On March 15, 2013 a small pack of Vagos from San Luis Obispo County was travelling on California Highway 154 when the riders were stopped by the California Highway Patrol and released. Highway 154 is a picturesque, mountain road that  connects San Luis Obispo County and Santa Barbara County. The CHP alerted the Santa Barbara County Sheriff’s Office that the pack was headed south. The first Deputy Sheriff to spot the pack radioed his fellow Deputies “Here come the freaks.”
At the junction of Highway 154 and Highway 101, which in Southern California is often called the “Ventura Highway,” the last motorcyclist in the pack ran a red light. When he was stopped the rest of the pack including chase cars pulled over to the right shoulder and waited.

Cop Speak

In a press release issued two days later the Santa Barbara County Sheriff’s Office described the stop like this:
“As a result of routine enforcement and investigation activities, members of the Santa Barbara County Sheriff’s Gang Enforcement Unit arrested five people who are allegedly associated with a local chapter of an outlaw motorcycle gang, based out of San Luis Obispo County.

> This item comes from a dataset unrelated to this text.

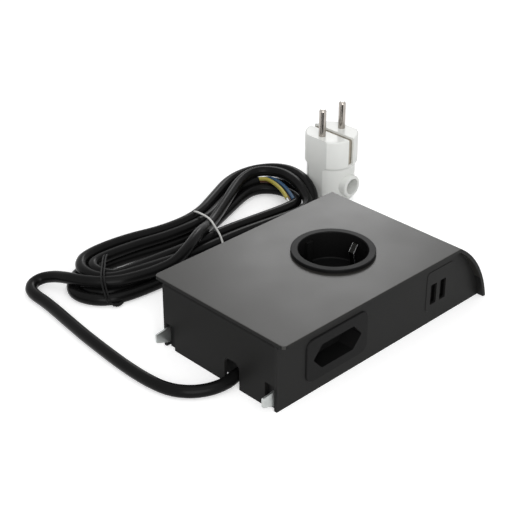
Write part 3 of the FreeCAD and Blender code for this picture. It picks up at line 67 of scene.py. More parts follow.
# Where the sheathed cord leaves the last turn and ends beside the loop's opening.
CORD_END = (
    (0.0300, 0.1306, 0.0090), (0.0460, 0.1394, 0.0076), (0.0600, 0.1448, 0.0076),
    (0.0720, 0.1454, 0.0082), (0.0800, 0.1426, 0.0088),
)
# The hank: middles of its two ends, and the bearings at which each turn is shaped there.
RIGHT_MIDDLE = (0.0680, 0.1200)
RIGHT_BEARINGS = (96, 62, 29, -4, -38, -74)
LEFT_MIDDLE = (-0.0660, 0.1180)
LEFT_BEARINGS = (-104, -142, 180, 142, 104)
# How far the straight, tied stretch reaches on each side of the wire tie.
TIED_REACH = 0.0140
# One turn to a row, in millimetres: radii and heights round the right end, place across and height
# where it runs back under the tie, the same round the left end, under the tie again, and how far
# its way back from the left end bows out.
TURNS = (
    ((24, 28.4, 25.6, 21.8, 22.8, 30.8), (13.5, 14.5, 15, 14.4, 12, 8.6), (95.6, 9.9),
     (12.8, 14.4, 16, 19, 21.5), (10.4, 10.6, 10.8, 10.8, 10.8), (130.6, 10.7), 4),
    ((33, 35.2, 34, 29, 28.4, 33.5), (10.8, 12, 14, 14.4, 11.5, 5), (90.6, 3.6),
     (23.5, 28, 29.6, 23.5, 20), (3.6, 3.6, 3.6, 3.6, 3.6), (129.2, 3.6), 4),
    ((29.5, 33, 31.5, 28, 28, 27), (3.6, 3.6, 3.6, 3.6, 3.6, 3.6), (97.8, 3.6),
     (15.8, 19.6, 21.6, 17.5, 14), (3.6, 3.6, 3.6, 3.6, 3.6), (121.8, 3.6), 2),
    ((19.5, 20, 19, 17.8, 18.6, 19), (4.6, 5, 5, 5, 6, 7.6), (104.4, 9.9),
     (7.5, 9, 10, 12, 13), (9, 10, 10.6, 10.6, 10.4), (123.6, 9.9), 2),
)

# Bare cores from the cut sheath round the loop's opening.
CORE_ROUTES = {
    "earth_core_wire": (
        (0.0785, 0.1430, 0.0100), (0.0822, 0.1385, 0.0112), (0.0826, 0.1325, 0.0112),
        (0.0808, 0.1240, 0.0110), (0.0775, 0.1150, 0.0104), (0.0742, 0.1090, 0.0096),
    ),
    "line_core_wire": (
        (0.0785, 0.1438, 0.0082), (0.0838, 0.1390, 0.0090), (0.0846, 0.1325, 0.0092),
        (0.0830, 0.1235, 0.0086), (0.0792, 0.1140, 0.0080), (0.0760, 0.1080, 0.0076),
    ),
    "neutral_core_wire": (
        (0.0790, 0.1435, 0.0085), (0.0852, 0.1390, 0.0105), (0.0866, 0.1325, 0.0108),
        (0.0850, 0.1230, 0.0104), (0.0806, 0.1120, 0.0096), (0.0770, 0.1055, 0.0090),
    ),
}
CORE_STANDS_FOR = {
    "earth_core_wire": ("earth_core", "core_green_yellow"),
    "line_core_wire": ("line_core", "core_brown"),
    "neutral_core_wire": ("neutral_core", "core_blue"),
}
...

All five individuals were arrested for firearms related charges, in conjunction with criminal street gang enhancements.
“The arrests followed a traffic stop near the intersection of Highway 154 at Highway 101 around 8 p.m. Friday night. The five motorcycle riders were observed traveling together. Members of the Sheriff’s Gang Enforcement Unit conducted a traffic enforcement stop upon observing two of the motorcycle riders fail to stop at a red light.
“During the traffic stop, the three additional motorcycle riders stopped in the middle of the highway, apparently to wait for the members of their group who were subject to the traffic enforcement stop by law enforcement.
“The riders were all wearing insignia related to the Vagos Motorcycle Club, a known Outlaw Motorcycle Gang.”

An Alternative Version

What actually happened was that Deputies searched a chase car, found a baseball bat and used that discovery as justification for searching everyone else who had stopped.
“During the course of the traffic enforcement stop, Detectives from the Gang Enforcement Unit found concealed semi-automatic handguns within the motorcycle saddlebags of the individuals who were contacted,” the Sheriff’s Office press release explained. The arrestees included the president of the Vagos San Luis Obispo chapter and his wife.

However the search was illegal because police had no probable cause to conduct it and none of the Vagos consented to be searched. The police lied about that. The entire stop was videotaped by four police cars. The video ran for 10 minutes and 26 seconds but police erased the 52 seconds that recorded the illegal search. The Deputy District Attorney assigned to the case knew the tape had been erased and that the search was illegal. But he didn’t drop his case until Powers, Allen and Voll confronted him about the tampered evidence.